The “glamour boys” of the
Luftwaffe
from September 1939 through May 1940 were not, as it happened, the fighter pilots, who had very little to do—much of the Polish air force was destroyed on the ground—but the Stuka pilots. The ungainly Junkers Ju 87 Stuka, instantly recognizable by its gull-shaped wings and fixed undercarriage, was Udet’s brainchild, inspired by the experiments the United States Navy had been making with shipborne Curtis dive-bombers. Overnight, the Stuka became, along with the German tanks, the trademark of the blitzkrieg and the darling of the filmmakers producing war documentaries at the ministry of propaganda, devastating enemy formations far behind the front lines and sowing panic among soldiers and civilian refugees along the roads (a siren fitted to its wing created a piercing screech as it dived, increasing the fear of those on the ground). With regard to the Stuka, Udet got it right—it was cheap to manufacture, simple to fly, and a very effective weapon. Above all, it solved one of the German army’s problems in mobile warfare: the heavy artillery was still mostly horse-drawn and moved forward at much slower pace than the tanks and motorized infantry of the panzer divisions.

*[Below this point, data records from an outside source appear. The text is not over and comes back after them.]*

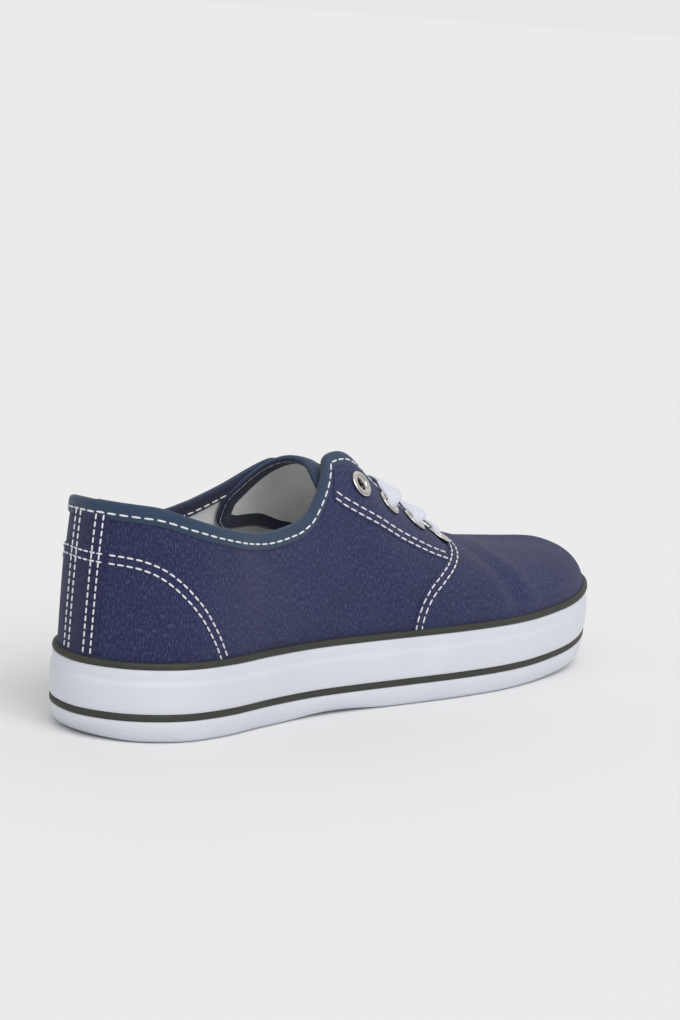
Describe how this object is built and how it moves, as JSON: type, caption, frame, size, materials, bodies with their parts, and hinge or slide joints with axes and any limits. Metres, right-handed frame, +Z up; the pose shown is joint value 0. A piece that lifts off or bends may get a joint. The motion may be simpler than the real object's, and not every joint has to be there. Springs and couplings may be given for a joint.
{
  "type": "canvas sneaker",
  "caption": "Low lace-up canvas sneaker for the left foot, with a striped rubber cup sole, open collar and throat, tongue and flat lace.",
  "frame": {"origin": "on the floor, under the middle of the shoe's length and width", "axes": "+Y towards the toe, +X towards the inner (medial) side, +Z up"},
  "size_m": [0.1004, 0.292, 0.0964],
  "materials": {
    "canvas": "matt weave",
    "lining": "matt",
    "rubber_white": "satin",
    "rubber_stripe": "satin",
    "lace": "matt",
    "eyelet": "polished"
  },
  "bodies": {
    "root": {"outsole": "rubber_white", "foxing": "rubber_white", "stripe_lower": "rubber_stripe", "stripe_upper": "rubber_stripe", "insole": "lining", "upper": "canvas", "tongue": "canvas", "eyelet_medial_1": "eyelet", "eyelet_medial_2": "eyelet", "eyelet_medial_3": "eyelet", "eyelet_medial_4": "eyelet", "eyelet_lateral_1": "eyelet", "eyelet_lateral_2": "eyelet", "eyelet_lateral_3": "eyelet", "eyelet_lateral_4": "eyelet", "lace_cross_upper": "lace", "lace_cross_lower": "lace", "lace_bar": "lace"}
  },
  "joints": []
}
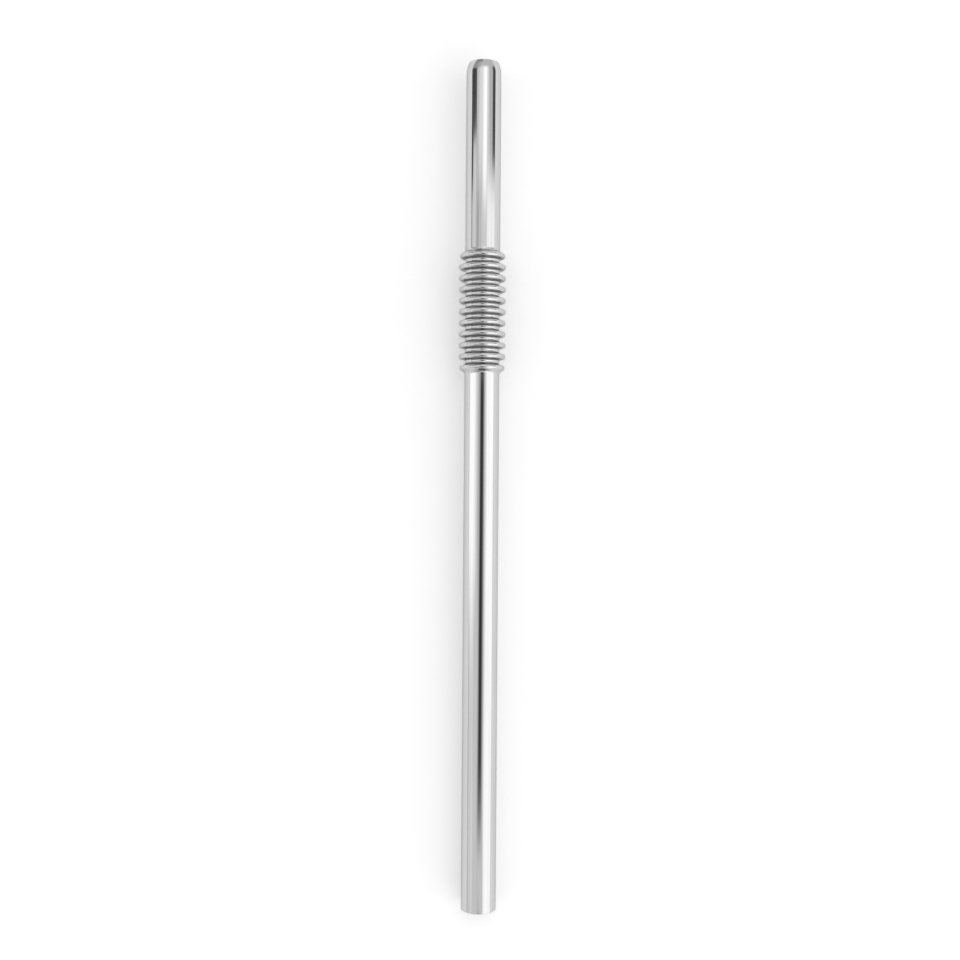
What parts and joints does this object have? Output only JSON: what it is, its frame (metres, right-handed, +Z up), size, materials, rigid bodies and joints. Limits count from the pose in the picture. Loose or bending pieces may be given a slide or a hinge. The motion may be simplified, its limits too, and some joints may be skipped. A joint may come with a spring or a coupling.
{
  "type": "stainless steel straw",
  "caption": "Polished stainless steel drinking straw: a long thin-walled tube with a bellows neck that bends to either side and stays put, and a short mouth tube with a smooth, drawn-in rim.",
  "frame": {"origin": "on the surface the straw lies on, under the middle of its length", "axes": "+Y along the straw towards the mouth end, +Z up, +X across; the straw slopes up towards the mouth by about 0.6 degrees, because it rests on its cut end and on a crest of the bellows"},
  "size_m": [0.0108, 0.1932, 0.011],
  "materials": {
    "polished_steel": "mirror polished, with faint lengthwise draw lines"
  },
  "bodies": {
    "shank": {"long_tube": "polished_steel", "bellows": "polished_steel"},
    "mouthpiece": {"mouth_tube": "polished_steel"}
  },
  "joints": [
    {"name": "neck_bend", "type": "hinge", "parent": "shank", "child": "mouthpiece", "pos_m": [0, 0.0397, 0.00548], "axis": [0, 0.0109, -0.9999], "range_deg": [-60, 60], "deforming": ["bellows"]}
  ]
}
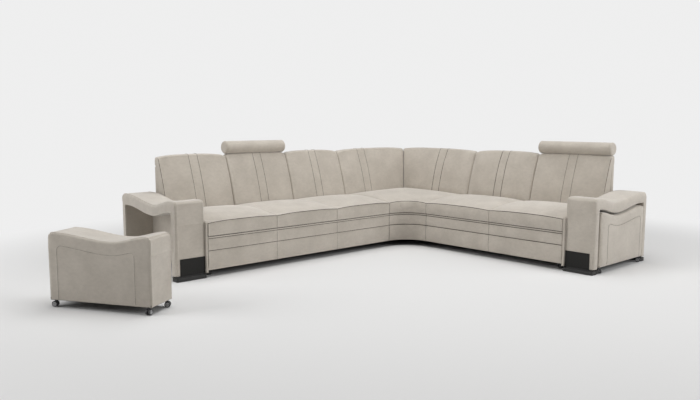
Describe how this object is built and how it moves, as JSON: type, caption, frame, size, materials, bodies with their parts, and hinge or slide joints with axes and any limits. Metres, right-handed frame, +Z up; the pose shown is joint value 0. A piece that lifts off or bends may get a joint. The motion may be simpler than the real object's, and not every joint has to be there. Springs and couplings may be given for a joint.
{
  "type": "corner sofa",
  "caption": "L-shaped fabric corner sofa with wave-topped arms, an open bay in each arm, matching rolling poufs and lift-up headrest bolsters.",
  "frame": {"origin": "centre of the underside of the round foot in the rear corner, on the floor", "axes": "+Z up; the long wing runs to -X and its seats face -Y; the short wing runs to -Y and its seats face -X"},
  "size_m": [4.2972, 2.8466, 1.004],
  "materials": {
    "suede": "brushed warm grey-beige microfibre suede",
    "timber": "plain sawn softwood and plywood",
    "dark_plate": "satin near-black panel",
    "dark_feet": "satin black moulded foot",
    "webbing": "elastic webbing",
    "dust_cloth": "thin black non-woven cloth",
    "steel": "zinc-plated and brushed",
    "socket_plastic": "black nylon sleeve",
    "caster_hood": "black moulded nylon",
    "caster_wheel": "dark tyre with a grey hub"
  },
  "bodies": {
    "sofa": {"arm_left_frame": "timber", "arm_left_cover": "suede", "arm_left_plate": "dark_plate", "arm_left_side_panel": "suede", "arm_right_frame": "timber", "arm_right_cover": "suede", "arm_right_plate": "dark_plate", "arm_right_side_panel": "suede", "arm_slab_feet": "dark_feet", "round_feet": "dark_feet", "seat_cushion_long_1": "suede", "seat_cushion_long_2": "suede", "seat_cushion_long_3": "suede", "seat_cushion_corner": "suede", "seat_cushion_short_1": "suede", "seat_cushion_short_2": "suede", "front_panel_long": "suede", "front_panel_corner": "suede", "front_panel_short": "suede", "back_cushion_long_1": "suede", "back_cushion_long_2": "suede", "back_cushion_long_3": "suede", "back_cushion_corner_long": "suede", "back_cushion_corner_short": "suede", "back_cushion_short_1": "suede", "back_cushion_short_2": "suede", "headrest_sockets": "socket_plastic", "frame_long": "timber", "frame_corner": "timber", "frame_short": "timber", "module_bolts": "steel", "seat_webbing": "webbing", "rear_cover_long": "suede", "rear_cover_corner": "suede", "rear_cover_short": "suede", "dust_covers": "dust_cloth"},
    "headrest_left": {"headrest_left": "suede", "headrest_left_bars": "steel"},
    "headrest_right": {"headrest_right": "suede", "headrest_right_bars": "steel"},
    "pouf_left": {"pouf_left_cover": "suede", "pouf_left_board": "timber"},
    "pouf_left_outer_front_caster": {"pouf_left_caster_outer_front": "caster_hood"},
    "pouf_left_outer_front_wheels": {"pouf_left_wheels_outer_front": "caster_wheel"},
    "pouf_left_outer_rear_caster": {"pouf_left_caster_outer_rear": "caster_hood"},
    "pouf_left_outer_rear_wheels": {"pouf_left_wheels_outer_rear": "caster_wheel"},
    "pouf_left_inner_front_caster": {"pouf_left_caster_inner_front": "caster_hood"},
    "pouf_left_inner_front_wheels": {"pouf_left_wheels_inner_front": "caster_wheel"},
    "pouf_left_inner_rear_caster": {"pouf_left_caster_inner_rear": "caster_hood"},
    "pouf_left_inner_rear_wheels": {"pouf_left_wheels_inner_rear": "caster_wheel"},
    "pouf_right": {"pouf_right_cover": "suede", "pouf_right_board": "timber"},
    "pouf_right_outer_front_caster": {"pouf_right_caster_outer_front": "caster_hood"},
    "pouf_right_outer_front_wheels": {"pouf_right_wheels_outer_front": "caster_wheel"},
    "pouf_right_outer_rear_caster": {"pouf_right_caster_outer_rear": "caster_hood"},
    "pouf_right_outer_rear_wheels": {"pouf_right_wheels_outer_rear": "caster_wheel"},
    "pouf_right_inner_front_caster": {"pouf_right_caster_inner_front": "caster_hood"},
    "pouf_right_inner_front_wheels": {"pouf_right_wheels_inner_front": "caster_wheel"},
    "pouf_right_inner_rear_caster": {"pouf_right_caster_inner_rear": "caster_hood"},
    "pouf_right_inner_rear_wheels": {"pouf_right_wheels_inner_rear": "caster_wheel"}
  },
  "joints": [
    {"name": "headrest_left_lift", "type": "slide", "parent": "sofa", "child": "headrest_left", "axis": [0, 0, 1], "range_m": [0, 0.1]},
    {"name": "headrest_right_lift", "type": "slide", "parent": "sofa", "child": "headrest_right", "axis": [0, 0, 1], "range_m": [0, 0.1]},
    {"name": "pouf_left_roll_away", "type": "slide", "parent": "sofa", "child": "pouf_left_outer_front_caster", "axis": [0.3899, 0.9208, 0], "range_m": [-0.25, 0.64]},
    {"name": "pouf_left_turn", "type": "hinge", "parent": "pouf_left_outer_front_caster", "child": "pouf_left", "pos_m": [-3.77062, -1.39828, 0.05], "axis": [0, 0, 1], "range_deg": [-31.1, 60]},
    {"name": "pouf_left_outer_front_roll", "type": "hinge", "parent": "pouf_left_outer_front_caster", "child": "pouf_left_outer_front_wheels", "pos_m": [-3.78045, -1.40516, 0.019], "axis": [0.5736, -0.8192, 0], "continuous": true},
    {"name": "pouf_left_outer_rear_swivel", "type": "hinge", "parent": "pouf_left", "child": "pouf_left_outer_rear_caster", "pos_m": [-4.11722, -0.82373, 0.05], "axis": [0, 0, 1], "continuous": true},
    {"name": "pouf_left_outer_rear_roll", "type": "hinge", "parent": "pouf_left_outer_rear_caster", "child": "pouf_left_outer_rear_wheels", "pos_m": [-4.12493, -0.81453, 0.019], "axis": [-0.766, -0.6428, 0], "continuous": true},
    {"name": "pouf_left_inner_front_swivel", "type": "hinge", "parent": "pouf_left", "child": "pouf_left_inner_front_caster", "pos_m": [-3.61478, -1.30427, 0.05], "axis": [0, 0, 1], "continuous": true},
    {"name": "pouf_left_inner_front_roll", "type": "hinge", "parent": "pouf_left_inner_front_caster", "child": "pouf_left_inner_front_wheels", "pos_m": [-3.60559, -1.31199, 0.019], "axis": [0.6428, 0.766, 0], "continuous": true},
    {"name": "pouf_left_inner_rear_swivel", "type": "hinge", "parent": "pouf_left", "child": "pouf_left_inner_rear_caster", "pos_m": [-3.96138, -0.72972, 0.05], "axis": [0, 0, 1], "continuous": true},
    {"name": "pouf_left_inner_rear_roll", "type": "hinge", "parent": "pouf_left_inner_rear_caster", "child": "pouf_left_inner_rear_wheels", "pos_m": [-3.95538, -0.71933, 0.019], "axis": [-0.866, 0.5, 0], "continuous": true},
    {"name": "pouf_right_roll_out", "type": "slide", "parent": "sofa", "child": "pouf_right", "axis": [0, -1, 0], "range_m": [0, 0.6]},
    {"name": "pouf_right_outer_front_swivel", "type": "hinge", "parent": "pouf_right", "child": "pouf_right_outer_front_caster", "pos_m": [-0.637, -2.672, 0.05], "axis": [0, 0, 1], "continuous": true},
    {"name": "pouf_right_outer_front_roll", "type": "hinge", "parent": "pouf_right_outer_front_caster", "child": "pouf_right_outer_front_wheels", "pos_m": [-0.6411, -2.68328, 0.019], "axis": [0.9397, -0.342, 0], "continuous": true},
    {"name": "pouf_right_outer_rear_swivel", "type": "hinge", "parent": "pouf_right", "child": "pouf_right_outer_rear_caster", "pos_m": [0.034, -2.672, 0.05], "axis": [0, 0, 1], "continuous": true},
    {"name": "pouf_right_outer_rear_roll", "type": "hinge", "parent": "pouf_right_outer_rear_caster", "child": "pouf_right_outer_rear_wheels", "pos_m": [0.03711, -2.68359, 0.019], "axis": [0.9659, 0.2588, 0], "continuous": true},
    {"name": "pouf_right_inner_front_swivel", "type": "hinge", "parent": "pouf_right", "child": "pouf_right_inner_front_caster", "pos_m": [-0.637, -2.49, 0.05], "axis": [0, 0, 1], "continuous": true},
    {"name": "pouf_right_inner_front_roll", "type": "hinge", "parent": "pouf_right_inner_front_caster", "child": "pouf_right_inner_front_wheels", "pos_m": [-0.64388, -2.49983, 0.019], "axis": [0.8192, -0.5736, 0], "continuous": true},
    {"name": "pouf_right_inner_rear_swivel", "type": "hinge", "parent": "pouf_right", "child": "pouf_right_inner_rear_caster", "pos_m": [0.034, -2.49, 0.05], "axis": [0, 0, 1], "continuous": true},
    {"name": "pouf_right_inner_rear_roll", "type": "hinge", "parent": "pouf_right_inner_rear_caster", "child": "pouf_right_inner_rear_wheels", "pos_m": [0.034, -2.502, 0.019], "axis": [1, 0, 0], "continuous": true}
  ]
}
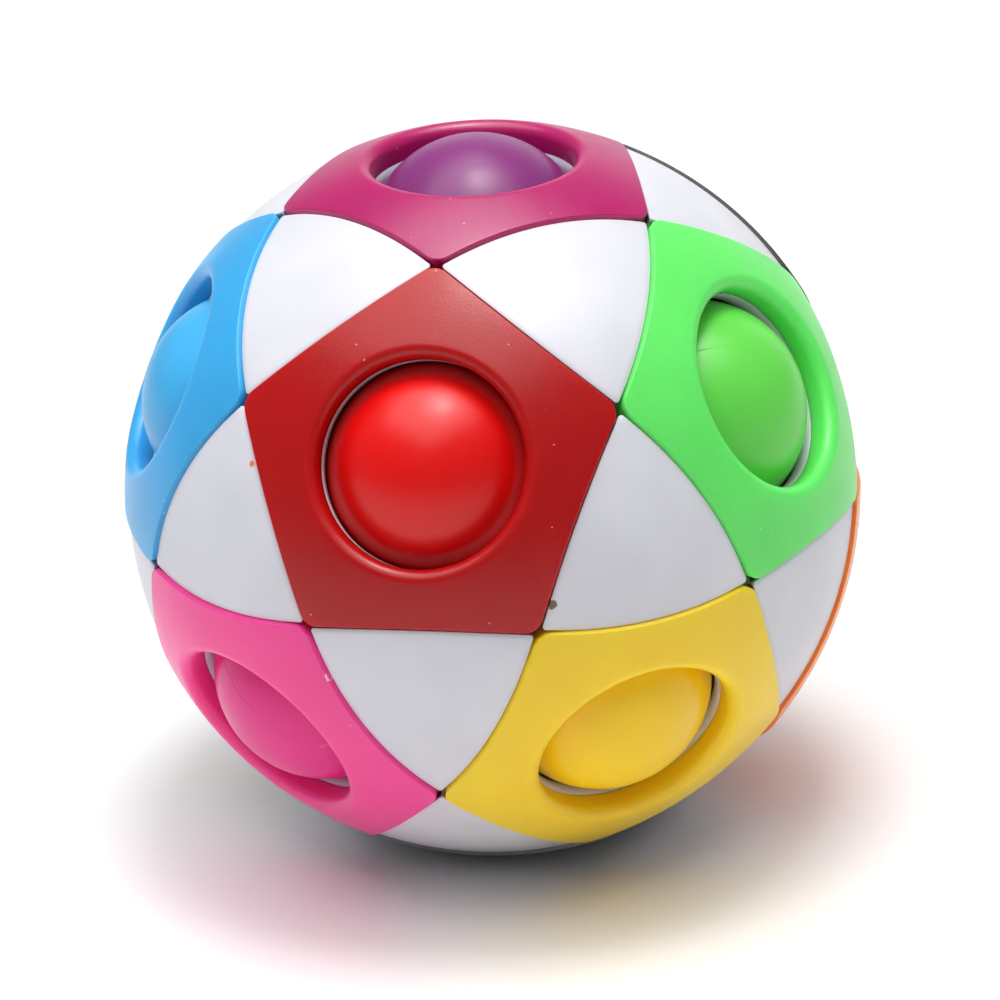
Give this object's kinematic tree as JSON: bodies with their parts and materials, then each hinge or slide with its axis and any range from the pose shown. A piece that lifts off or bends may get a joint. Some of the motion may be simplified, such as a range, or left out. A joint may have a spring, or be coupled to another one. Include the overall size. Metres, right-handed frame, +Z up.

The Stukas could, when necessary, play the role of heavy artillery—indeed, the reason why the French high command thought that the German army could not come through the Ardennes in May 1940 was that it saw no way the Germans could bring their heavy artillery over the narrow mountain roads, not realizing that the Germans would rely on the Stuka squadrons instead to replace their big guns as they emerged toward the Meuse.